To a limited extent, however, what we have said does not put to rest claimed losses for related damages. Some of what is asserted against Wissink relates to the time of negotiations for the policy. The claim for attorney fees against Wissink thus cannot be resolved by way of summary judgment, nor is it necessarily subject to the same resolution as the attorney fee claim asserted against Cincinnati. Wissink does not necessarily fall within the holding of Christy, 200 N.W.2d at 845 *917 (limiting awards for expenses to cases where insurance company denied coverage in bad faith, fraudulently, or was "stubbornly litigious"). This is because Wissink may have brokered the policy as agent for plaintiffs rather than representing himself as Cincinnati's agent. See Smith v. State Farm Mut. Ins. Co., 248 N.W.2d 903, 906 (Iowa 1976) (stating that if agent accepts an order to insure, agent must exercise that reasonable skill and ordinary diligence fairly expected from an insurance agent in obtaining a policy).

Plaintiffs are entitled to recover any fees expended in the declaratory judgment portion of this action that resulted from Wissink's negligence or breach in failing to obtain the promised coverage. See Kimmel v. Iowa Realty Co., 339 N.W.2d 374, 380 (Iowa 1983) (person who, because of another's tort, has been required to protect his or her interests by bringing an action against a third person entitled to recover expenses incurred).
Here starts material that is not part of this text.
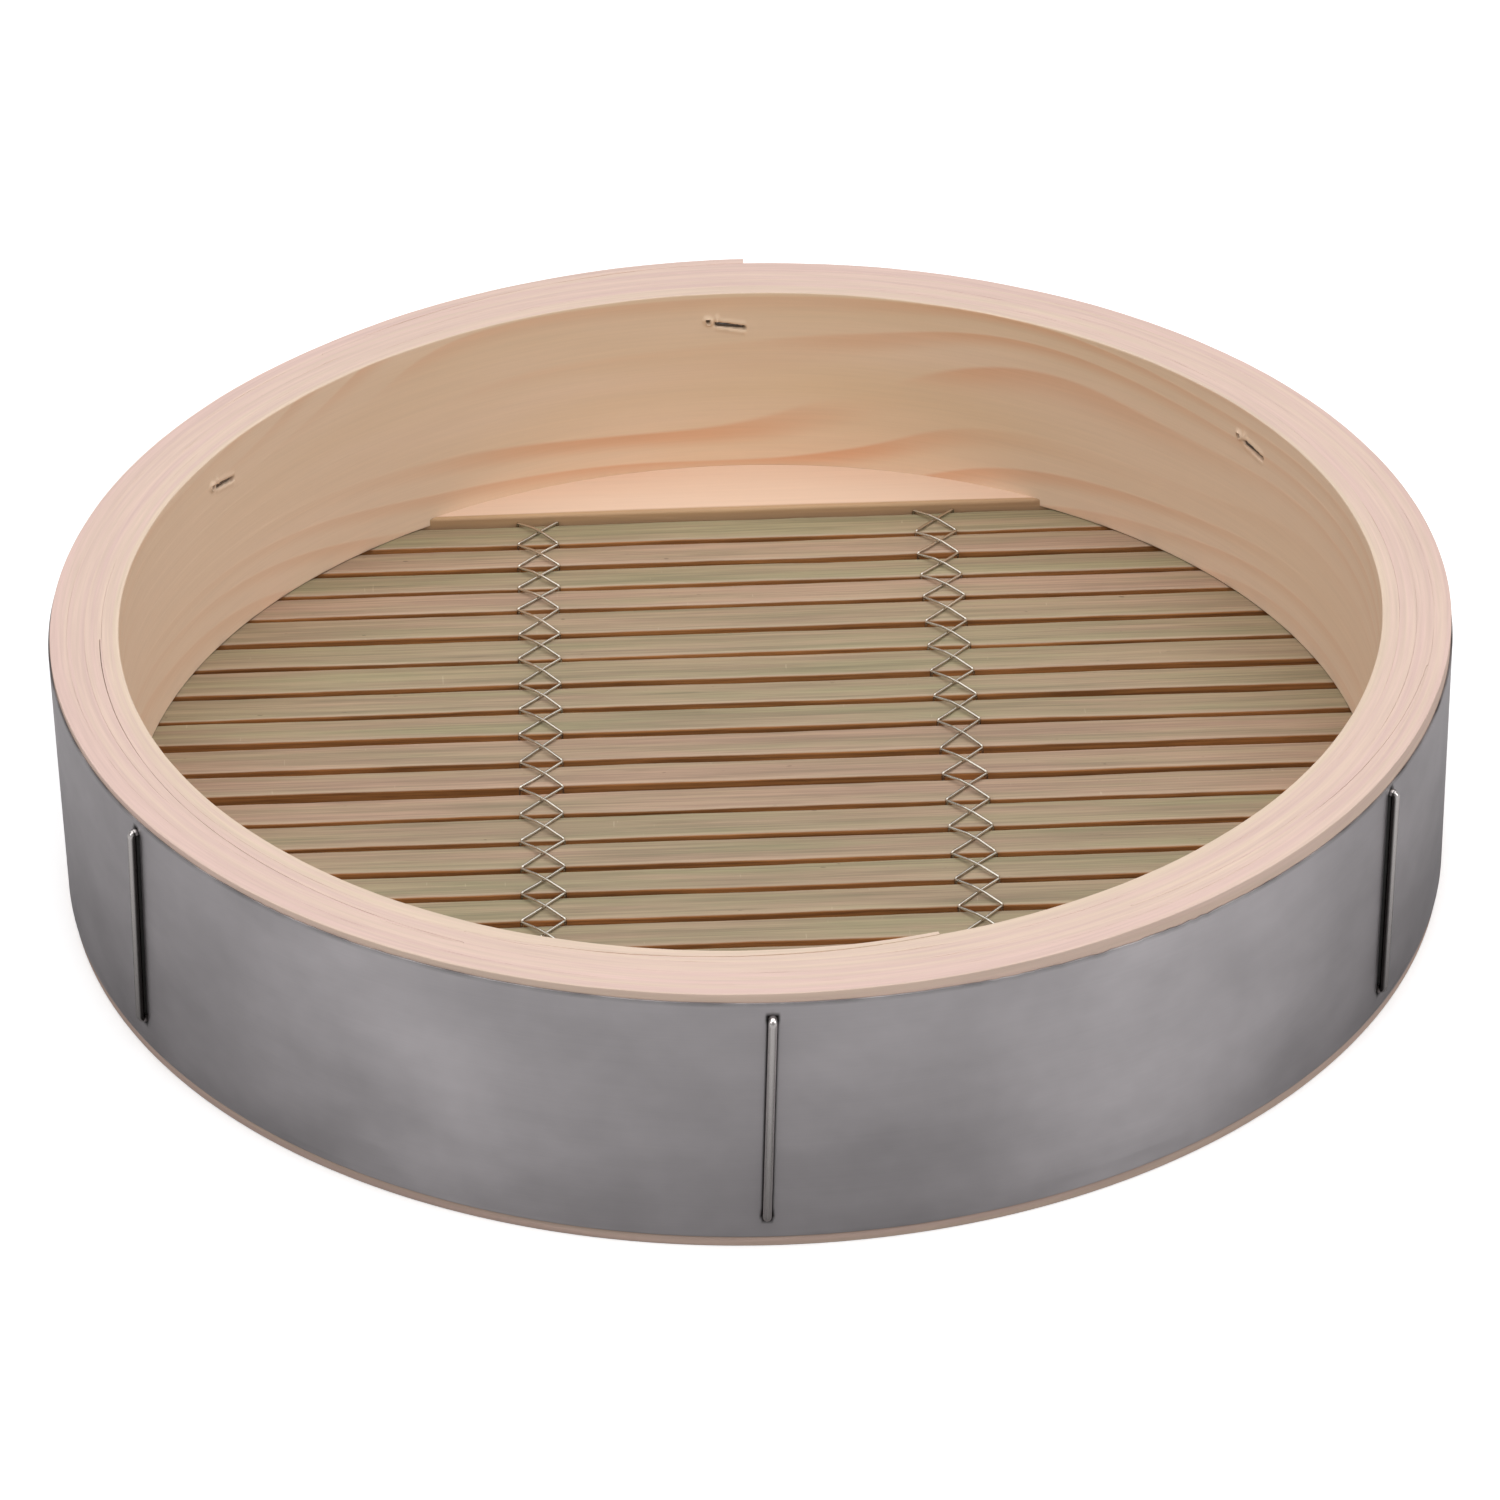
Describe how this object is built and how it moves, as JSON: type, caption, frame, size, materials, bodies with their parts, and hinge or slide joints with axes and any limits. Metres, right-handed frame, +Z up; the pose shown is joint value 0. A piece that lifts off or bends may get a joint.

Plaintiffs' claim for punitive damages and emotional distress against Wissink specifically are denied for the same reasons explained in discussing the same claims against Cincinnati in divisions IV. and V.

The judgment of the trial court is affirmed in part, reversed in part, and the case remanded for trial on the claims for attorney fees as discussed in divisions III. and VI. Tax costs three-fourths to appellants and one-fourth to appellees.